PE enerji taşıyan insan; -
Dost ve uyumlu,
-
özveride bulunmayı seven ama bunun sınırlarını da bilen,
-
mantıklı ölçüde paylaşabilen,
-
diğerlerinin yaşam alan ve gerçeklerine saygılı ve gerekince koruyucu,
-
kendi yaşam alanını da aynı ölçüde koruyucu,
-
dengeli,
-
temiz,
-
tertipli,
-
güzel kokan,
-
düşüncelerini sürekli doğru, çevreyi sürekli düşman görmeyen,
-
kendine ters konumdaki kimselerdeki olumlu yanları inatla görmezden gelmeyen,
-
hiç kimseyi, hiç bir şeyi KÜÇÜMSEMEYEN (küçümsemek, bana göre en ürkütücü NE tuzaklarındandır ve bir kapıdan felakete geçmek anlamındadır),
-
zorlu durumla karşılaşınca “vah çileli başım” ağıtları yakacağına “burası dünya, olur o kadar, herkese oluyor, hem bir hatam elbet var, ona odaklanayım, bir daha başıma bu derdi açmayayım”
diyebilen bir kimliktir.
Bir hoca olarak iddia ediyorum: Saydığım niteliklere zorlama değil, içtenlikle sahip olanlar, pinealmiş, dmt imiş, sicilmiş, zikirmiş, talismanmış, buhurmuş, suymuş buymuş demeden hayatın ne akıl almaz ölçüde güzel bir yer olabileceğini göreceklerdir.
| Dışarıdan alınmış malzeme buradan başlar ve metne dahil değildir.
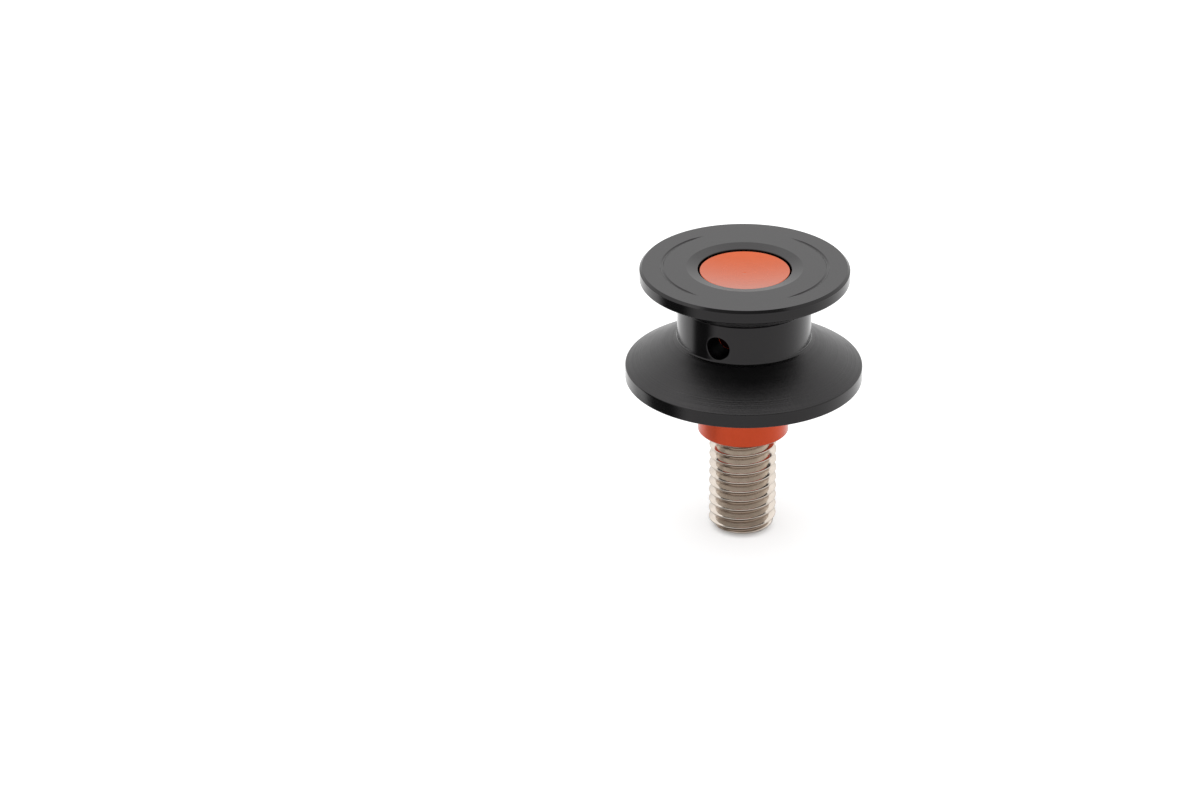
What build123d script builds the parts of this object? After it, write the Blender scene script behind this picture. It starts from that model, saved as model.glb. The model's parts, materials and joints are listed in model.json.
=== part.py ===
"""A swingarm spool: a grooved roller that turns on a shouldered bush, held by an end cap, on a threaded stud.

Millimetres. The origin is on the axis at the bush's seat face, where the spool meets the swingarm.
+Z runs along the axis, from the seat face out to the end cap. The stud points along -Z.
"""

import os
from math import radians, sqrt, tan

from build123d import *

os.makedirs("parts", exist_ok=True)

# Roller, from the flange beside the swingarm to the free flange
inboard_flange_diameter = 35.1
inboard_rim = 2.05
outboard_flange_diameter = 31.0
outboard_rim = 1.9
drum_diameter = 19.8
drum_length = 5.9
flank_angle = 31.0
groove_chamfer = 0.2
rim_break = 0.15
face_break = 0.37

# Roller bore: a web runs on the bush, with a pocket for a shoulder at each end
inboard_pocket_depth = 3.5
inboard_mouth_break = 0.5
mouth_ring_width = 1.68
mouth_ring_depth = 0.35

# Shallow arcs engraved in the free flange's face
arc_diameter = 24.4
arc_width = 0.6
arc_depth = 0.15
arc_span = 115.0
arc_turn = 21.3

# Clearances between the roller and what carries it
running_clearance = 0.05
end_float = 0.1
collar_clearance = 0.19
cap_clearance = 0.26

# Bush: a seat collar with a journal on top
seat_collar_wall = 1.73
seat_standoff = 8.65
collar_break = 0.2
shoulder_width = 0.93

# End cap, pressed into the journal
cap_recess = 0.55
cap_thickness = 2.4
cap_break = 0.1
cap_dish = 0.35
journal_wall = 2.3
spigot_length = 3.0
spigot_end_gap = 0.2
spigot_clearance = 0.01

# Stud: M10 by 1.5, at its outer diameter where it stands free and at its pitch diameter inside the bush
thread_diameter = 10.0
thread_pitch = 1.5
stud_free_length = 15.43
stud_engagement = 14.0
stud_point_break = 0.76
thread_clearance = 0.02
thread_end_gap = 0.3
thread_mouth_clearance = 0.3

# Cross hole for a tommy bar, through the roller and the bush, a little below the middle of the drum
bar_hole_diameter = 3.5
bar_hole_height = 2.1
bar_hole_break = 0.1

# Diameters that follow from the thread and the fits. A 60 degree thread's pitch line lies three eighths
# of the sharp thread's height below its crests.
pitch_line_depth = 3 / 8 * thread_pitch * sqrt(3) / 2
engaged_diameter = thread_diameter - 2 * pitch_line_depth
tapped_diameter = engaged_diameter + 2 * thread_clearance
tapped_mouth_diameter = thread_diameter + 2 * thread_mouth_clearance
seat_collar_diameter = thread_diameter + 2 * seat_collar_wall
pocket_diameter = seat_collar_diameter + 2 * collar_clearance
cap_diameter = pocket_diameter - 2 * cap_clearance
journal_diameter = seat_collar_diameter - 2 * shoulder_width
web_diameter = journal_diameter + 2 * running_clearance
spigot_diameter = journal_diameter - 2 * journal_wall

# Heights above the seat face
flank_slope = tan(radians(flank_angle))
inboard_face = seat_standoff
drum_base = inboard_face + inboard_rim + (inboard_flange_diameter - drum_diameter) / 2 * flank_slope
drum_top = drum_base + drum_length
outboard_rim_base = drum_top + (outboard_flange_diameter - drum_diameter) / 2 * flank_slope
outboard_face = outboard_rim_base + outboard_rim
cap_face = outboard_face - cap_recess
journal_end = cap_face - cap_thickness
web_end = journal_end - end_float
web_base = inboard_face + inboard_pocket_depth
shoulder = web_base - end_float

# Where the cross hole is drilled: through the axis, along Y
bar_plane = Plane(origin=(0, 0, drum_base + bar_hole_height), x_dir=(1, 0, 0), z_dir=(0, -1, 0))

# Two lengths closer than this are the same length
same_length = 1e-6


def groove_corners(profile):
    """The two corners where the drum meets a flank."""
    return profile.vertices().filter_by(lambda v: abs(v.X - drum_diameter / 2) < same_length)


def rim_corners(profile):
    """The corners of both rims, apart from the free flange's outer face."""
    rims = (inboard_flange_diameter / 2, outboard_flange_diameter / 2)
    return profile.vertices().filter_by(
        lambda v: min(abs(v.X - rim) for rim in rims) < same_length and v.Y < outboard_face - same_length
    )


def face_corner(profile):
    """The corner between the free flange's rim and its outer face."""
    return profile.vertices().filter_by(
        lambda v: abs(v.X - outboard_flange_diameter / 2) < same_length
        and abs(v.Y - outboard_face) < same_length
    )


# Roller: one turned piece, with a V groove between two flanges
with BuildPart() as roller:
    with BuildSketch(Plane.XZ) as roller_profile:
        with BuildLine():
            web_radius = web_diameter / 2
            mouth_ring_radius = pocket_diameter / 2 + mouth_ring_width
            Polyline(
                (web_radius, web_base),
                (pocket_diameter / 2, web_base),
                (pocket_diameter / 2, inboard_face + inboard_mouth_break),
                (pocket_diameter / 2 + inboard_mouth_break, inboard_face),
                (inboard_flange_diameter / 2, inboard_face),
                (inboard_flange_diameter / 2, inboard_face + inboard_rim),
                (drum_diameter / 2, drum_base),
                (drum_diameter / 2, drum_top),
                (outboard_flange_diameter / 2, outboard_rim_base),
                (outboard_flange_diameter / 2, outboard_face),
                (mouth_ring_radius, outboard_face),
                (pocket_diameter / 2, outboard_face - mouth_ring_depth),
                (pocket_diameter / 2, web_end),
                (web_radius, web_end),
                close=True,
            )
        make_face()
        chamfer(groove_corners(roller_profile), groove_chamfer)
        chamfer(rim_corners(roller_profile), rim_break)
        chamfer(face_corner(roller_profile), face_break)
    revolve(axis=Axis.Z)

    with BuildSketch(bar_plane):
        Circle(bar_hole_diameter / 2)
    extrude(amount=inboard_flange_diameter / 2, both=True, mode=Mode.SUBTRACT)
    drum_wall = roller.faces().filter_by(GeomType.CYLINDER).filter_by(
        lambda f: abs(f.radius - drum_diameter / 2) < same_length
    )
    chamfer(drum_wall.edges().filter_by(GeomType.BSPLINE), bar_hole_break)

    with BuildSketch(Plane.XY.offset(outboard_face)):
        for side in (0, 180):
            start = side + arc_turn - arc_span / 2
            with BuildLine() as arc_path:
                CenterArc((0, 0), arc_diameter / 2, start, arc_span)
            SlotArc(arc_path.edge(), arc_width)
    extrude(amount=-arc_depth, mode=Mode.SUBTRACT)

roller.part.label = "roller"
export_step(roller.part, "parts/roller.step")

# Bush: seat collar and journal turned in one, tapped from below and bored for the cap on top
with BuildPart() as bush:
    with BuildSketch(Plane.XZ):
        with BuildLine():
            Polyline(
                (0, 0),
                (seat_collar_diameter / 2 - collar_break, 0),
                (seat_collar_diameter / 2, collar_break),
                (seat_collar_diameter / 2, shoulder),
                (journal_diameter / 2, shoulder),
                (journal_diameter / 2, journal_end),
                (0, journal_end),
                close=True,
            )
        make_face()
    revolve(axis=Axis.Z)

    with Locations(Plane.XY.rotated((180, 0, 0))):
        CounterSinkHole(
            tapped_diameter / 2,
            tapped_mouth_diameter / 2,
            depth=stud_engagement + thread_end_gap,
            counter_sink_angle=90,
        )
    with Locations((0, 0, journal_end)):
        Hole(spigot_diameter / 2 + spigot_clearance, depth=spigot_length + spigot_end_gap)
    with BuildSketch(bar_plane):
        Circle(bar_hole_diameter / 2)
    extrude(amount=journal_diameter, both=True, mode=Mode.SUBTRACT)

bush.part.label = "bush"
export_step(bush.part, "parts/bush.step")

# End cap: a disc that keeps the roller on, with a shallow cone faced into it and a spigot in the journal
with BuildPart() as end_cap:
    with BuildSketch(Plane.XZ):
        with BuildLine():
            Polyline(
                (0, cap_face - cap_dish),
                (0, journal_end - spigot_length),
                (spigot_diameter / 2, journal_end - spigot_length),
                (spigot_diameter / 2, journal_end),
                (cap_diameter / 2, journal_end),
                (cap_diameter / 2, cap_face - cap_break),
                (cap_diameter / 2 - cap_break, cap_face),
                close=True,
            )
        make_face()
    revolve(axis=Axis.Z)

end_cap.part.label = "end_cap"
export_step(end_cap.part, "parts/end_cap.step")

# Stud: a chamfered point, the free thread's outer cylinder, and the length screwed into the bush
with BuildPart() as stud:
    with BuildSketch(Plane.XZ):
        with BuildLine():
            Polyline(
                (0, -stud_free_length),
                (thread_diameter / 2 - stud_point_break, -stud_free_length),
                (thread_diameter / 2, -stud_free_length + stud_point_break),
                (thread_diameter / 2, 0),
                (engaged_diameter / 2, pitch_line_depth),
                (engaged_diameter / 2, stud_engagement),
                (0, stud_engagement),
                close=True,
            )
        make_face()
    revolve(axis=Axis.Z)

stud.part.label = "stud"
export_step(stud.part, "parts/stud.step")
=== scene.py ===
"""The look of a swingarm spool: a threaded stud, a shouldered bush, a grooved roller and an end cap."""

import json
from math import cos, pi, radians, sin, sqrt

import bmesh
import bpy
import numpy as np
from mathutils import Matrix, Vector


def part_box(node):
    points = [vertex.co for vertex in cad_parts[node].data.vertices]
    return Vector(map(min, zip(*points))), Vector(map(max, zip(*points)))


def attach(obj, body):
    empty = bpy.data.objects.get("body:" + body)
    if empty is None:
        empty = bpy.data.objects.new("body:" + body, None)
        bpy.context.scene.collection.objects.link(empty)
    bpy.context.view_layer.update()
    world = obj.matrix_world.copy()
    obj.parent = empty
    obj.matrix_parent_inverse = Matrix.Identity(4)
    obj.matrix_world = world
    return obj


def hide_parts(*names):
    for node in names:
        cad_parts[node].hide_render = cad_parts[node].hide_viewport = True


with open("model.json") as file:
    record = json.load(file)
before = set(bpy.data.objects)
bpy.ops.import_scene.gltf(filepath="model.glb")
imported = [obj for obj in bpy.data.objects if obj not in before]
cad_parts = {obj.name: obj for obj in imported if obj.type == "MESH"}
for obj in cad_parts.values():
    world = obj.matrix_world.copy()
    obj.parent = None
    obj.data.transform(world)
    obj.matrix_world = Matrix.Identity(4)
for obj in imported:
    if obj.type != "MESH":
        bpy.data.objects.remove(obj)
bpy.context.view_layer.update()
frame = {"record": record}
mounts = {mount["name"]: mount for mount in frame["record"]["mounts"]}

# The camera and the stage are measured in metres, and the pieces in millimetres.
mm = 0.001

# Camera: a long lens that looks down on the spool from the front, turned a little to the side of the
# cross hole. It is aimed left of the spool, which stands right of the middle of the picture.
camera_azimuth = radians(22.8)
camera_reach = 0.85546
camera_height = 0.42492
camera_swing = 0.024855
camera_dip = 0.456765
camera_lens = 192.75
camera_clip = 0.01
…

Eğer sayılan niteliklerin birçoğuna sahip bir kişi iseniz isteğiniz olmayınca yerlere yıkılmaz, “demek ki hakkımda hayırlı değilmiş” deyiverirsiniz.
Eğer diyemiyorsanız, arzunuzun hayırsız olduğu için değil, NE celb eden beyniniz yüzünden olmadığını da anlamış olursunuz!
Maji çalışmaya başlamanın zamanı ise işte sadece bu andır.